→ Objective:
In the listing below, locate the line that contains "turned_corners = stud.edges().filter_by(GeomType.CIRCLE)" and the line that contains "if empty is". Restate word for word those two lines and every line between them, and nothing else.

→ Records provided:
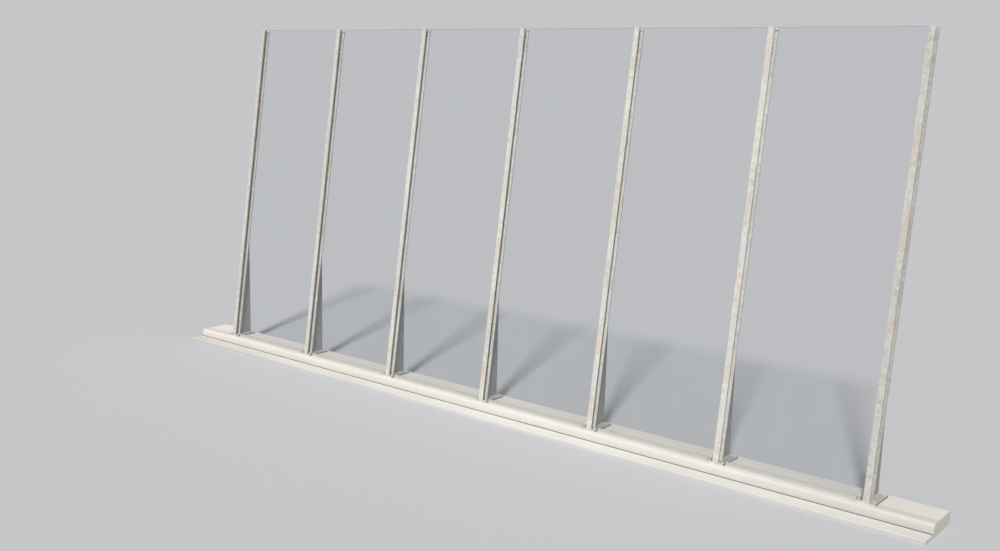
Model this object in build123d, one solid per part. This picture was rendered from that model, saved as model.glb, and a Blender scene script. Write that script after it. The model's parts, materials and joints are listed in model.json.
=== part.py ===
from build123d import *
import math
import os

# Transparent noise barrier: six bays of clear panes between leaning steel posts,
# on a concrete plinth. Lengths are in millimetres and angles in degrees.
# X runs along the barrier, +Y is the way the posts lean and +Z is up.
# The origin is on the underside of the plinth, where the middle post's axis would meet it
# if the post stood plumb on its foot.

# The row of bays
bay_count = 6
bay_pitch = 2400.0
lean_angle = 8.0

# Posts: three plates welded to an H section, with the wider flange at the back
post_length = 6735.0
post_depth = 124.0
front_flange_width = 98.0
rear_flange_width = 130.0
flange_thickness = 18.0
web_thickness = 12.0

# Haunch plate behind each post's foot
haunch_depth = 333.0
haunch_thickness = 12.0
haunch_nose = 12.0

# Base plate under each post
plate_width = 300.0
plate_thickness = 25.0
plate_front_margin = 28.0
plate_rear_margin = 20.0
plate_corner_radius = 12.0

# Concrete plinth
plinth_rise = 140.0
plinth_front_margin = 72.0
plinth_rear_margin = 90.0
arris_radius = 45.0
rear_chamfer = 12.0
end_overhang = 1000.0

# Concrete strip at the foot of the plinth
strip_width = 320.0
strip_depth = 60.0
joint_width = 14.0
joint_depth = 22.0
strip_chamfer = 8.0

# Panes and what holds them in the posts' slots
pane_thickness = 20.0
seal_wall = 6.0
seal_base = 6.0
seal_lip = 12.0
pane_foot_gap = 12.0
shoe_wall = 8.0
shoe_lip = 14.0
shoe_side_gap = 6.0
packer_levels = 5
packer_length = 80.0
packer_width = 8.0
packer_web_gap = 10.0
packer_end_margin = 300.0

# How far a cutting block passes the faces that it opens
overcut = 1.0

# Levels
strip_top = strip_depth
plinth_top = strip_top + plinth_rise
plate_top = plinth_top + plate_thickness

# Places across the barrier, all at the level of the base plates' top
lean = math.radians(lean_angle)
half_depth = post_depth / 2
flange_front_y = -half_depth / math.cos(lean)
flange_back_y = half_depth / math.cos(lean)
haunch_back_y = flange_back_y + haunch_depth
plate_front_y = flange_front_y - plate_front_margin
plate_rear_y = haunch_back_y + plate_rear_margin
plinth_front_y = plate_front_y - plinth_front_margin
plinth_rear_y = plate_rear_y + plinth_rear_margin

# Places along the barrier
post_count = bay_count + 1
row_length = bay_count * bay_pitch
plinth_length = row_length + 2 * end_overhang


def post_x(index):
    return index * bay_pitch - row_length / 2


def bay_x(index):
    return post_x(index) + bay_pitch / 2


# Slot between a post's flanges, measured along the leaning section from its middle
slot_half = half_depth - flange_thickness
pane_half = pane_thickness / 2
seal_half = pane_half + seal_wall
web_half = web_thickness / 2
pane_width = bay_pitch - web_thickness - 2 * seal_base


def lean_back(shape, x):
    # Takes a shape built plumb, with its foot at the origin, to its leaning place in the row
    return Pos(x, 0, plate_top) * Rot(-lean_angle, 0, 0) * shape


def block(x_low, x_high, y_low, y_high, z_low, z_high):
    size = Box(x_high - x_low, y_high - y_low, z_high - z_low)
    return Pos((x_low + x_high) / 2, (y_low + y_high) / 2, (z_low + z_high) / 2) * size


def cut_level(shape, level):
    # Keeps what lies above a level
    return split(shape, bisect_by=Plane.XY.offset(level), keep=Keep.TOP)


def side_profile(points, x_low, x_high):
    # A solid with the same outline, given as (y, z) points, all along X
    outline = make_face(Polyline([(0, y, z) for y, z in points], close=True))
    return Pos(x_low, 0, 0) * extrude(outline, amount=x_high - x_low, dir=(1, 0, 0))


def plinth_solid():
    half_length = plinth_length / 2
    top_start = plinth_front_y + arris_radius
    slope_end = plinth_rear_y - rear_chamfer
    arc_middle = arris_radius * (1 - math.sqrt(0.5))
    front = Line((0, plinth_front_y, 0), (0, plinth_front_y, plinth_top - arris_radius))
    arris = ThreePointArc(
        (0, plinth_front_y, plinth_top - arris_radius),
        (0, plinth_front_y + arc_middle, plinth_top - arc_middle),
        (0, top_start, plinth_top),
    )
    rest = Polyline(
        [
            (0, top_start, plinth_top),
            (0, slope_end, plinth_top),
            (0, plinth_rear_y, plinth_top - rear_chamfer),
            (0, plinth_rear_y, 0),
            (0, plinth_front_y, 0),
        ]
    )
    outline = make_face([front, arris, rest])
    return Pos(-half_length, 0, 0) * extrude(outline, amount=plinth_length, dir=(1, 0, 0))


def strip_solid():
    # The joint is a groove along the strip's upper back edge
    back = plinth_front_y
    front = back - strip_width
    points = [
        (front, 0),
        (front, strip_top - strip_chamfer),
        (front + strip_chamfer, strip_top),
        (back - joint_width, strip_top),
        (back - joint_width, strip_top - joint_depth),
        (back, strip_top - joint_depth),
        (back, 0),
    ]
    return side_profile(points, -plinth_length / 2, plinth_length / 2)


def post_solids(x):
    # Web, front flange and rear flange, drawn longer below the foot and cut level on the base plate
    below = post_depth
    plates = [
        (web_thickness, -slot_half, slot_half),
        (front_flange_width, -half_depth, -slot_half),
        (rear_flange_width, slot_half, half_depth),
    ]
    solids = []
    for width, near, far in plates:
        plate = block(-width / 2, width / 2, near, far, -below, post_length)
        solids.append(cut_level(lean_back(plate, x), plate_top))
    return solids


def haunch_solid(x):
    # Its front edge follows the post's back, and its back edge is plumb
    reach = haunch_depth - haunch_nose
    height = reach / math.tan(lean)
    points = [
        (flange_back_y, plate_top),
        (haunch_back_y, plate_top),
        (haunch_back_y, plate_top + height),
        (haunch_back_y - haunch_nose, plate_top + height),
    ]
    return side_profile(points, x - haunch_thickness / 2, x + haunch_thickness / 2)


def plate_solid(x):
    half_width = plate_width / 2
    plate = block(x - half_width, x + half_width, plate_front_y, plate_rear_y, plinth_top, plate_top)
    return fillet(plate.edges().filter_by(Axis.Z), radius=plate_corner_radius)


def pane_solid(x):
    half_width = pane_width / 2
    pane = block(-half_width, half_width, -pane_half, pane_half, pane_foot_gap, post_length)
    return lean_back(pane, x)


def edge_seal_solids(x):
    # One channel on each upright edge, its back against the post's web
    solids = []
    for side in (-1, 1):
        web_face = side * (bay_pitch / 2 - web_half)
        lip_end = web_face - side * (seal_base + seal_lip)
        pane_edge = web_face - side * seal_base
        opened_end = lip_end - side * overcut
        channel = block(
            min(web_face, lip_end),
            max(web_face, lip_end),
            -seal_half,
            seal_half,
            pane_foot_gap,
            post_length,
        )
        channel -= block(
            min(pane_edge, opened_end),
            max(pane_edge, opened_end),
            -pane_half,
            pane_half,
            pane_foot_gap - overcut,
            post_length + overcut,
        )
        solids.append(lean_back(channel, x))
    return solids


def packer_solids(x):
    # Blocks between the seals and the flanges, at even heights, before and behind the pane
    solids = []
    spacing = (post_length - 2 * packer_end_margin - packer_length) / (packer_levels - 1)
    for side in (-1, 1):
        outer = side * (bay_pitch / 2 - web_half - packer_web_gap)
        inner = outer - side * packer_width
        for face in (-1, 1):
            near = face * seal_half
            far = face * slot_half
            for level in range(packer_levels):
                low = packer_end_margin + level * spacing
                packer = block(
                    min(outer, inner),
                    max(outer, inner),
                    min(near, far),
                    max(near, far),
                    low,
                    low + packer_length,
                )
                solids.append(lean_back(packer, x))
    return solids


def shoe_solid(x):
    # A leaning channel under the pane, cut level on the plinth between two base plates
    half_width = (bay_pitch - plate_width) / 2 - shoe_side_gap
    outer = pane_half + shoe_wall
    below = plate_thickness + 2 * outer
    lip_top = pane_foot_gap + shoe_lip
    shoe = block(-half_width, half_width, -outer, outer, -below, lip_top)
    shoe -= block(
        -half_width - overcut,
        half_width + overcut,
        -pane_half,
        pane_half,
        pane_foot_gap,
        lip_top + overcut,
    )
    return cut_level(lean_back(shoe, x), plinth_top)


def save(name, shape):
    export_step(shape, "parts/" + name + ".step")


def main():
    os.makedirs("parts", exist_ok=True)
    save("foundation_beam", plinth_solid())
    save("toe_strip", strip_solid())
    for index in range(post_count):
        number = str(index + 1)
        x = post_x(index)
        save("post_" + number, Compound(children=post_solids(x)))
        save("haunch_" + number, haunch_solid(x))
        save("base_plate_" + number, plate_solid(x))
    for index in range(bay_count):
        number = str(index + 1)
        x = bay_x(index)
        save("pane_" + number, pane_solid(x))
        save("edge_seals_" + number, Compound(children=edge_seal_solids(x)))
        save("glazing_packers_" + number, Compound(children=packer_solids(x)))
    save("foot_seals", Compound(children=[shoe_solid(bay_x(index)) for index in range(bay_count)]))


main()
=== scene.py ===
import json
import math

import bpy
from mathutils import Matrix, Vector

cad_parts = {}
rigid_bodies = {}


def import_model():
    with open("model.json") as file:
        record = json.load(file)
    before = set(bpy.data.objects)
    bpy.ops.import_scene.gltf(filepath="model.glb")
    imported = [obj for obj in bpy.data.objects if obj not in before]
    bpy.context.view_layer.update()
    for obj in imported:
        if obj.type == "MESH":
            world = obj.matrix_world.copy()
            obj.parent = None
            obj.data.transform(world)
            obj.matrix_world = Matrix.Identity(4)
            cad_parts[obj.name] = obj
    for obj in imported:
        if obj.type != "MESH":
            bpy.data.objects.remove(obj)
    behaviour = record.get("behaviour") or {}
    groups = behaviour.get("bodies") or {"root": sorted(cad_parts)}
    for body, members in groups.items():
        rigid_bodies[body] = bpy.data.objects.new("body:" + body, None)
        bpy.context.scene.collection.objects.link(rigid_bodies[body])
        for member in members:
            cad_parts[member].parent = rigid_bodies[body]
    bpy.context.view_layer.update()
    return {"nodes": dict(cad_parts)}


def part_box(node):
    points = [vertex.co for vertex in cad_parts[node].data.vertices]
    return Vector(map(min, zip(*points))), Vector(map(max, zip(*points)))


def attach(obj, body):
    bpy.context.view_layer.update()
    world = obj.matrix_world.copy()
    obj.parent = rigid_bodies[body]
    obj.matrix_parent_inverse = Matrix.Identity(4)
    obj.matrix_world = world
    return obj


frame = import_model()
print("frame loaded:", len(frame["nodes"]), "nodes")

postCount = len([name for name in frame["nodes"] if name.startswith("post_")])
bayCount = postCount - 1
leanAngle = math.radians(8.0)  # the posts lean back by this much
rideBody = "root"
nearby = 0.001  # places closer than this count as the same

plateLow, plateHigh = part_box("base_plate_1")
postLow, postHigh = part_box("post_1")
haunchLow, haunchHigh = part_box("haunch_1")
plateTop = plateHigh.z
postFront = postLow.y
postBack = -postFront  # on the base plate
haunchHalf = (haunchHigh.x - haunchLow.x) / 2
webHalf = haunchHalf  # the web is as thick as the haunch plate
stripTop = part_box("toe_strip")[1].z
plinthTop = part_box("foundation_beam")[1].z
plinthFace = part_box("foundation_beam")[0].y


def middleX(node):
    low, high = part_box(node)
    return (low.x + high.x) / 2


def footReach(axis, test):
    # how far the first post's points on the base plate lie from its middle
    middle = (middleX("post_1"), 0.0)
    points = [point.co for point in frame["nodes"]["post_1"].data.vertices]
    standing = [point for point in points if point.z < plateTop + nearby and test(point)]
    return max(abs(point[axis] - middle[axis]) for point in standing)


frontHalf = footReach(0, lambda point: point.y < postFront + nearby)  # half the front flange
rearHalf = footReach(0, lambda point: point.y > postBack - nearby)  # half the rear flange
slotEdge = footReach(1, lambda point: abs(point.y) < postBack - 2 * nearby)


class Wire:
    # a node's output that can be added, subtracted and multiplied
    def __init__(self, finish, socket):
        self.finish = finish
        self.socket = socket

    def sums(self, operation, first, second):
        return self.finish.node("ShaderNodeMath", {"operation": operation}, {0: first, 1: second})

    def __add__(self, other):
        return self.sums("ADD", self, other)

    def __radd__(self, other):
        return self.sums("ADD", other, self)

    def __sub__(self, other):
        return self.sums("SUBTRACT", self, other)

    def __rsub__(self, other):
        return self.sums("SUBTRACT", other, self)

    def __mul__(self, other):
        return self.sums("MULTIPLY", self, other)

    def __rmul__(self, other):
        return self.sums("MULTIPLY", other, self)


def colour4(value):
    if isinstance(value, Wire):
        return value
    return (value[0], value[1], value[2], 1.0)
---
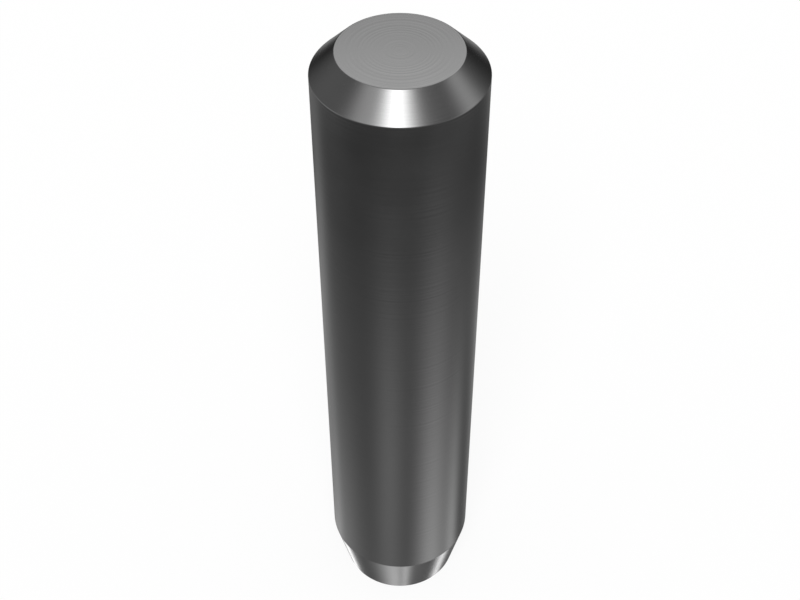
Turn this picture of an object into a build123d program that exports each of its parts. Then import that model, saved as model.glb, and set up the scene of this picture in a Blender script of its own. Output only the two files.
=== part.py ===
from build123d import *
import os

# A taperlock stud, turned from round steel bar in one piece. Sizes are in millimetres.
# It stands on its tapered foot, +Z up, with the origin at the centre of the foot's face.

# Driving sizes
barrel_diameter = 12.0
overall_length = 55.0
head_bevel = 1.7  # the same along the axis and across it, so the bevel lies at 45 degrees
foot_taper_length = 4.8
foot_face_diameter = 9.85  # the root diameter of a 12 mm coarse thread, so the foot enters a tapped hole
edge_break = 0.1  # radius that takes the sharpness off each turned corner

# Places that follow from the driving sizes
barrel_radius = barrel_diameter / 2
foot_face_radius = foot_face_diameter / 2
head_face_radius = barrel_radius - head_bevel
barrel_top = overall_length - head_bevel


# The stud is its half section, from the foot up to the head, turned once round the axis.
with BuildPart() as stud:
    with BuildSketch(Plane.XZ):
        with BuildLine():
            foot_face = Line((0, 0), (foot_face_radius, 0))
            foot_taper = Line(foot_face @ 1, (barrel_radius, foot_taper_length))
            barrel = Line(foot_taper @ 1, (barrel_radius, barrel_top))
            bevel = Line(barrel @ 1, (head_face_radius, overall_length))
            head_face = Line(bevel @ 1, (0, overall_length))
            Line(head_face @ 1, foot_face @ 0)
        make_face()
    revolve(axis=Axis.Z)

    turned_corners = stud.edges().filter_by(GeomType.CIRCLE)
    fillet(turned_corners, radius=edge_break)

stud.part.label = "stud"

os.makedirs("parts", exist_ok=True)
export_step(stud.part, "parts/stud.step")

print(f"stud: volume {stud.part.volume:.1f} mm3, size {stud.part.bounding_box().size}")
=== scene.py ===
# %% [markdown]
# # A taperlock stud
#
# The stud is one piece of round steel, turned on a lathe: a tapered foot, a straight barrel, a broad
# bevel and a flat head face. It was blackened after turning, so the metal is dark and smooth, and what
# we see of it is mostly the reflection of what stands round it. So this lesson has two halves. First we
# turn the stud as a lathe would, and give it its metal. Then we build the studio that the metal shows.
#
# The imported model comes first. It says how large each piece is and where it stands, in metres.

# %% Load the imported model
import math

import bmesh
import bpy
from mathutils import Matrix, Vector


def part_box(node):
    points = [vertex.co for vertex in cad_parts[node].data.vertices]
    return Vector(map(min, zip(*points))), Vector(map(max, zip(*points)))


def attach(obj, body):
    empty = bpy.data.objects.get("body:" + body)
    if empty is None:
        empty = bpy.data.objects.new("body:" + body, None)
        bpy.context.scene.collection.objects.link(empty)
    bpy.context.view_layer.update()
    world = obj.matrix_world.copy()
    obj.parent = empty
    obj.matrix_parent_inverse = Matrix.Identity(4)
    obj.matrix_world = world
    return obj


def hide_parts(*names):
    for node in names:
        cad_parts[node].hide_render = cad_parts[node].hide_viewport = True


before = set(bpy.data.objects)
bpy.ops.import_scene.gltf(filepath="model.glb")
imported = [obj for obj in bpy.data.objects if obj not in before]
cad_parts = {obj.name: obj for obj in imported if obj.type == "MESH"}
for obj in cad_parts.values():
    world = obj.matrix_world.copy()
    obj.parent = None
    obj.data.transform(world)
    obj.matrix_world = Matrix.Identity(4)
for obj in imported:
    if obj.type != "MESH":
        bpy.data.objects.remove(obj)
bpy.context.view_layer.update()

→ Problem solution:
    turned_corners = stud.edges().filter_by(GeomType.CIRCLE)
    fillet(turned_corners, radius=edge_break)

stud.part.label = "stud"

os.makedirs("parts", exist_ok=True)
export_step(stud.part, "parts/stud.step")

print(f"stud: volume {stud.part.volume:.1f} mm3, size {stud.part.bounding_box().size}")
=== scene.py ===
# %% [markdown]
# # A taperlock stud
#
# The stud is one piece of round steel, turned on a lathe: a tapered foot, a straight barrel, a broad
# bevel and a flat head face. It was blackened after turning, so the metal is dark and smooth, and what
# we see of it is mostly the reflection of what stands round it. So this lesson has two halves. First we
# turn the stud as a lathe would, and give it its metal. Then we build the studio that the metal shows.
#
# The imported model comes first. It says how large each piece is and where it stands, in metres.

# %% Load the imported model
import math

import bmesh
import bpy
from mathutils import Matrix, Vector


def part_box(node):
    points = [vertex.co for vertex in cad_parts[node].data.vertices]
    return Vector(map(min, zip(*points))), Vector(map(max, zip(*points)))


def attach(obj, body):
    empty = bpy.data.objects.get("body:" + body)
    if empty is None:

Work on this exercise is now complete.